June 13 2012 04:29PM
Canucks file "cutdown" arbitration on Mason Raymond. Q.O is $2.6 million. Salary can't drop more than to $2.21 million if Van wins arb case.— Darren Dreger (@DarrenDreger) June 13, 2012
We've been wondering what would happen with Mason Raymond's qualifying offer for months now, and thanks to Darren Dreger's afternoon scoop, now we know.
Mason Raymond's status was particularly interesting heading into this offseason. He's a quasi-core piece and one the Canucks have been very high on (despite his relative lack of production the past two seasons) because he "drives play" and has consistently posted spectacular underlying numbers. Of course that changed this season, as Raymond's performance fell off significantly - probably because it can take a long time to physically and mentally recover from breaking vertebrae in your back.

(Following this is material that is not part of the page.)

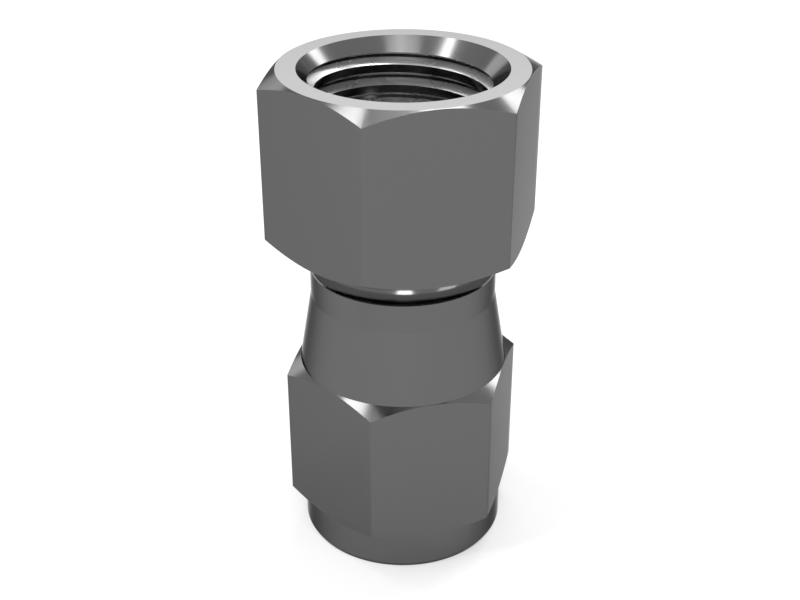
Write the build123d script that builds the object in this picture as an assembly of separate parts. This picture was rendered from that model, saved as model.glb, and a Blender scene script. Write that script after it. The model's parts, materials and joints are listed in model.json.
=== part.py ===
"""Straight adapter for 1/4 inch flared tube: a swivel nut held on a turned body by a wire ring.

All lengths are in millimetres. The adapter stands on its pipe end, with the origin at the centre
of that face and +Z along the flow axis. Both hexagons have a corner on +X and a flat on +Y.
"""

from build123d import *
import math
import os

# Body, from the pipe end upwards.
body_hex_wall = 1.985  # from the port's bore to the flats, which makes the hexagon 1/2 in
turned_under_flats = 0.03  # radial step from the hexagon's flats to the turned surfaces beside them
hex_chamfer_angle = 30.0  # slope of the hexagon's corner chamfers, from the end face
base_length = 2.32
base_edge_height = 0.22
base_edge_width = 0.11
body_hex_length = 9.52
cone_length = 4.46
band_diameter = 11.14
band_length = 1.74
tail_diameter = 9.50  # the shank that the nut turns on
tail_edge = 0.15

# Passage through the body.
port_bore_diameter = 8.73  # tap drill of a 1/8-27 pipe thread
port_mouth_chamfer = 0.885  # its width and its depth
port_depth = 10.0
drill_point_angle = 118.0
flow_diameter = 4.40
seat_half_angle = 37.0
seat_rim_width = 0.25

# Swivel nut, from its rear face upwards.
nut_hex_wall = 1.5875  # from the thread's major diameter to the flats, for a 9/16 in hexagon
neck_gap = 1.87  # from the band's end face to the nut's rear face
nut_length = 10.27
rear_wall = 2.60
rear_edge = 0.20
relief_length = 1.70
relief_depth = 0.10  # beyond the thread's major radius
thread_major_diameter = 11.1125  # 7/16 in
thread_depth = 0.53975  # leaves the largest tapping hole of a 7/16-20 UNF class 2B thread
mouth_margin = 0.40675  # of the countersink, beyond the thread's major radius
mouth_slope = 45.0
swivel_clearance = 0.07  # radial, between tail and rear bore
seat_below_thread = 0.20  # from the nut's last thread down to the tail's rim

# Wire ring between nut and tail.
wire_diameter = 1.20
wire_height = 1.30  # its centre, above the nut's rear face
wire_flats = 12  # the hidden wire's round section, drawn with flats to keep the ring light
wire_gap_angle = 12.0
nut_groove_clearance = 0.02
tail_groove_clearance = 0.06
entry_clearance = 0.10

blank_allowance = 1.05  # the round blanks before the bar's flats, as a share of the corner radius


def tan(degrees):
    """The tangent of an angle in degrees."""
    return math.tan(math.radians(degrees))


# Heights and radii that follow from the driving dimensions.
body_hex_top = base_length + body_hex_length
cone_top = body_hex_top + cone_length
band_top = cone_top + band_length
nut_bottom = band_top + neck_gap
nut_top = nut_bottom + nut_length
thread_bottom = nut_bottom + rear_wall + relief_length
tail_top = thread_bottom - seat_below_thread
wire_level = nut_bottom + wire_height

body_hex_af = port_bore_diameter + 2 * body_hex_wall  # across flats
turned_radius = body_hex_af / 2 - turned_under_flats
band_radius = band_diameter / 2
tail_radius = tail_diameter / 2
cove_radius = band_radius - tail_radius
flow_radius = flow_diameter / 2
port_radius = port_bore_diameter / 2
port_mouth_radius = port_radius + port_mouth_chamfer
seat_mouth_radius = tail_radius - seat_rim_width
seat_depth = (seat_mouth_radius - flow_radius) / tan(seat_half_angle)
drill_point_depth = (port_radius - flow_radius) / tan(drill_point_angle / 2)

major_radius = thread_major_diameter / 2
minor_radius = major_radius - thread_depth
nut_hex_af = 2 * (major_radius + nut_hex_wall)  # across flats
nut_face_radius = nut_hex_af / 2 - turned_under_flats
relief_radius = major_radius + relief_depth
relief_runout = relief_radius - minor_radius  # a 45 degree exit into the thread
mouth_radius = major_radius + mouth_margin
mouth_depth = (mouth_radius - minor_radius) / tan(mouth_slope)
rear_bore_radius = tail_radius + swivel_clearance

wire_radius = wire_diameter / 2
ring_radius = tail_radius + swivel_clearance / 2


def at(radius, height):
    """A point of a half section, on the +X side."""
    return (radius, 0, height)


def turned(section):
    """The solid that a closed half section sweeps about the axis."""
    return revolve(make_face(section), axis=Axis.Z)


def hexagon(across_flats, length):
    """A hexagonal bar from the ground plane, with a corner on +X."""
    return extrude(RegularPolygon(across_flats / 2, 6, major_radius=False), length)


def blank_radius(across_flats):
    """A radius clear outside the hexagon's corners, for the blank that is cut to the bar."""
    return across_flats / math.sqrt(3) * blank_allowance


def chamfer_rise(across_flats, face_radius):
    """Height of a hexagon's corner chamfer, from its end face to the blank's radius."""
    return (blank_radius(across_flats) - face_radius) * tan(hex_chamfer_angle)


def ring_groove(clearance):
    """The square groove of the wire, with a clearance on every side of it."""
    width = wire_diameter + 2 * clearance
    section = Plane.XZ * Pos(ring_radius, wire_level) * Rectangle(width, width)
    return revolve(section, axis=Axis.Z)


def make_body():
    """One turned piece: pipe end, hexagon, cone, band, coved neck and tail with the flare seat."""
    blank = blank_radius(body_hex_af)
    rise = chamfer_rise(body_hex_af, turned_radius)
    outside = Polyline(
        at(port_mouth_radius, 0),
        at(turned_radius - base_edge_width, 0),
        at(turned_radius, base_edge_height),
        at(turned_radius, base_length),
        at(blank, base_length + rise),
        at(blank, body_hex_top - rise),
        at(turned_radius, body_hex_top),
        at(band_radius, cone_top),
        at(band_radius, band_top),
    )
    cove = TangentArc(at(band_radius, band_top), at(tail_radius, band_top + cove_radius), tangent=(-1, 0, 0))
    tail = Polyline(
        at(tail_radius, band_top + cove_radius),
        at(tail_radius, tail_top - tail_edge),
        at(tail_radius - tail_edge, tail_top),
        at(seat_mouth_radius, tail_top),
        at(flow_radius, tail_top - seat_depth),
    )
    passage = Polyline(
        at(flow_radius, tail_top - seat_depth),
        at(flow_radius, port_depth + drill_point_depth),
        at(port_radius, port_depth),
        at(port_radius, port_mouth_chamfer),
        at(port_mouth_radius, 0),
    )
    blank_body = turned(outside + cove + tail + passage)
    return (blank_body & hexagon(body_hex_af, tail_top)) - ring_groove(tail_groove_clearance)


def wire_entry():
    """The slanting hole in the nut's rear flat through which the wire is fed into its groove."""
    flat_centre = nut_hex_af / 2
    turn = math.degrees(math.acos(ring_radius / flat_centre))
    meets = Vector(0, ring_radius, wire_level).rotate(Axis.Z, -turn)
    outside = Vector(0, flat_centre, wire_level)
    inwards = (meets - outside).normalized()
    start = outside - inwards * wire_diameter
    hole = Circle(wire_radius + entry_clearance)
    return extrude(Plane(origin=start, z_dir=inwards) * hole, (meets - start).length)


def make_nut():
    """The hexagonal swivel nut, bored to the minor diameter of its thread."""
    blank = blank_radius(nut_hex_af)
    rise = chamfer_rise(nut_hex_af, nut_face_radius)
    section = Polyline(
        at(rear_bore_radius + rear_edge, nut_bottom),
        at(nut_face_radius, nut_bottom),
        at(blank, nut_bottom + rise),
        at(blank, nut_top - rise),
        at(nut_face_radius, nut_top),
        at(mouth_radius, nut_top),
        at(minor_radius, nut_top - mouth_depth),
        at(minor_radius, thread_bottom),
        at(relief_radius, thread_bottom - relief_runout),
        at(relief_radius, nut_bottom + rear_wall),
        at(rear_bore_radius, nut_bottom + rear_wall),
        at(rear_bore_radius, nut_bottom + rear_edge),
        close=True,
    )
    blank_nut = turned(section) & hexagon(nut_hex_af, nut_top)
    return blank_nut - ring_groove(nut_groove_clearance) - wire_entry()


def make_wire():
    """The wire ring, open by a small gap just behind the entry hole."""
    across_flats = RegularPolygon(wire_radius, wire_flats, major_radius=False, rotation=180 / wire_flats)
    section = Plane.XZ * Pos(ring_radius, wire_level) * across_flats
    ring = revolve(section, axis=Axis.Z, revolution_arc=360 - wire_gap_angle)
    entry_angle = 90 - math.degrees(math.acos(2 * ring_radius / nut_hex_af))
    return Rot(Z=entry_angle + wire_gap_angle) * ring


parts = {
    "adapter_body": make_body(),
    "swivel_nut": make_nut(),
    "retaining_wire": make_wire(),
}

os.makedirs("parts", exist_ok=True)
for name, solid in parts.items():
    solid.label = name
    export_step(solid, f"parts/{name}.step")
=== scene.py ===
import json
import logging
import math
from dataclasses import dataclass
from enum import Enum
from typing import Any, Callable

import bpy
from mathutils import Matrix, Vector

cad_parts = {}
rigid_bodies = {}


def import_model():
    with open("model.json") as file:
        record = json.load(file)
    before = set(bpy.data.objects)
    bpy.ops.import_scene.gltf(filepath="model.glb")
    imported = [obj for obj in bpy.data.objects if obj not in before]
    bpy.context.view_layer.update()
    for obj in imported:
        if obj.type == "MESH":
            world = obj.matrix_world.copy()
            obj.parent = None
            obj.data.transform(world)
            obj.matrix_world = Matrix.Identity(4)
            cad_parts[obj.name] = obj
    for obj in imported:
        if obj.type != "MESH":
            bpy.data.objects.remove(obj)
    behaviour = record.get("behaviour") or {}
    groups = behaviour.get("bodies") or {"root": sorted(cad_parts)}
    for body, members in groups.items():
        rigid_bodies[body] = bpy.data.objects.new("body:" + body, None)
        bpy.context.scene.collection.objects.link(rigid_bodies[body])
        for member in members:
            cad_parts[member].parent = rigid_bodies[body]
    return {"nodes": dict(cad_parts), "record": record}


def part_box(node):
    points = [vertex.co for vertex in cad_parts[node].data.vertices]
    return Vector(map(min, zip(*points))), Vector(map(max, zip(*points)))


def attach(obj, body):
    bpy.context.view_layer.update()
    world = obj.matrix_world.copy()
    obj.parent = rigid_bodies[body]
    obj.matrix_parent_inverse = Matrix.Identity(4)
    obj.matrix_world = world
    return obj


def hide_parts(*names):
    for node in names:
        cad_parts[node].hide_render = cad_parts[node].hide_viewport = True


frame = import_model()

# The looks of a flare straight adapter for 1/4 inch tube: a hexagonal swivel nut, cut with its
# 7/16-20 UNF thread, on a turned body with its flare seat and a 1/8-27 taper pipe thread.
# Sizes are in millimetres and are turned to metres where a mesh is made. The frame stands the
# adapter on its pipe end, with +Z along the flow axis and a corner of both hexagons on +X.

logging.basicConfig(level=logging.INFO, format="%(message)s")
log = logging.getLogger("adapter")

MM = 0.001
AROUND = 240  # facets of a turned surface, and steps in one turn of a thread
DRILL_AROUND = 48  # facets of the wire's entry hole
SHARP = math.radians(8)  # the gentlest edge that still shows as one, that of cone and band
MERGE = 0.0005 * MM  # points nearer than this are one
PAST = 0.5  # millimetres that a cutter goes on beyond an end face
SPARE = 1.0  # millimetres that a bar or drill goes on beyond the piece
EDGE_STEPS = 5  # of a bar's rounded long edge
FLANK_ANGLE = 30.0  # of a thread, from the square across its axis

# How a face is told from its normal and place.
LEVEL = 0.99  # least upward or downward share of an end face's normal
UPRIGHT = 0.01  # greatest such share of a wall's normal
COUNTERSINK = (0.65, 0.75)  # upward share of the countersink's normal
FLAT_SLACK = 0.005  # millimetres that a flat's face may lie inside the flat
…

Read past the jump for more.
I'm not quite sure where the word "cutdown" comes from in Dreger's tweet, but the relevant legaleese can be found in the CBA under section 12.3 (a)(i) and 12.3 (a)(ii). Here's the relevant language from section 12.3(a)(i):
If a Player who is otherwise eligible to receive a Qualifying Offer and become a Group 2 Restricted Free Agent had a Paragraph 1 NHL Salary plus Signing, Roster and Reporting Bonuses in excess of $1,500,000 in aggregate in the final League Year of his most recent SPC, a Club may elect to file for salary arbitration to determine the Player's Paragraph 1 Salary for the upcoming League Year in lieu of making a Qualifying Offer to such Player.
And section 12.3 (a)(ii):
In any salary arbitration that takes place pursuant to this section 12.3(a), the Salary Arbitrator may not award the Player a Paragraph 1 Salary that is less than eight-five (85) percent of the aggregate sum of Player's Paragraph 1 Salary plus Signing, Reporting and Roster Bonuses in the final League Year of his most recent SPC.
It's not like the Canucks are using some new fangled type of "Gilman CBA dark magic" in this case. They're simply exercising their right to push a would be "Group 2 Restricted Free Agent" to arbitration, rather than granting him a qualifying offer. This allows the team to contest the value of Mason Raymond's salary next season. This way they're not just being stuck with a 2.6 million dollar cap-hit, which, is the figure Raymond would have been entitled to had he been qualified.
It's a smart move by the Canucks, and I'd wager that the gambit will succeed at reducing Raymond's base salary. After all, Mason Raymond's agent JP Barry will be unable to present any of the advanced statistical data that paints a flattering picture of the speedy, gravity challenged winger's value. The minimum that Raymond will be paid next year is 2.21 (as per Dreger's tweet) but the arbitrator can decide on a figure higher than that. As we mentioned above, however, Raymond and Barry don't have a lot of leverage in this situation.
There are two possible complications we should quickly go over. The first is that the team will be unable to walk away from any decision granted by the arbitrator (since the arbitration hearing will be a "team elected" one). So, it's possible albeit unlikely, that the team won't ultimately benefit from this maneuver in the slightest. The other thing to note is that the Canucks can only take two of their players to arbitration in a given year. Given that we expect them to protect Cory Schneider in this manner on July fifth (assuming he hasn't been signed to an Offer Sheet before then), it's likely that the Canucks' arbitration dance card will be fully used up as a result of this decision.
So Mason Raymond is going to be back next year (barring a trade, which, seems unlikely) even though the Canucks are going to try and reduce his cap-hit. While Raymond struggled through much of last season - after this kick in the posterior, and with a full summer to train and heal, it's certainly possible he'll re-find his 2009-10, 2010-11 form next season. It's a gamble, but on a short term deal, potentially worth only 2.2 million per season against the cap, it's a gamble the team can afford (especially after what Chris Kelly and David Jones signed for), and one they've taken steps to make even more manageable.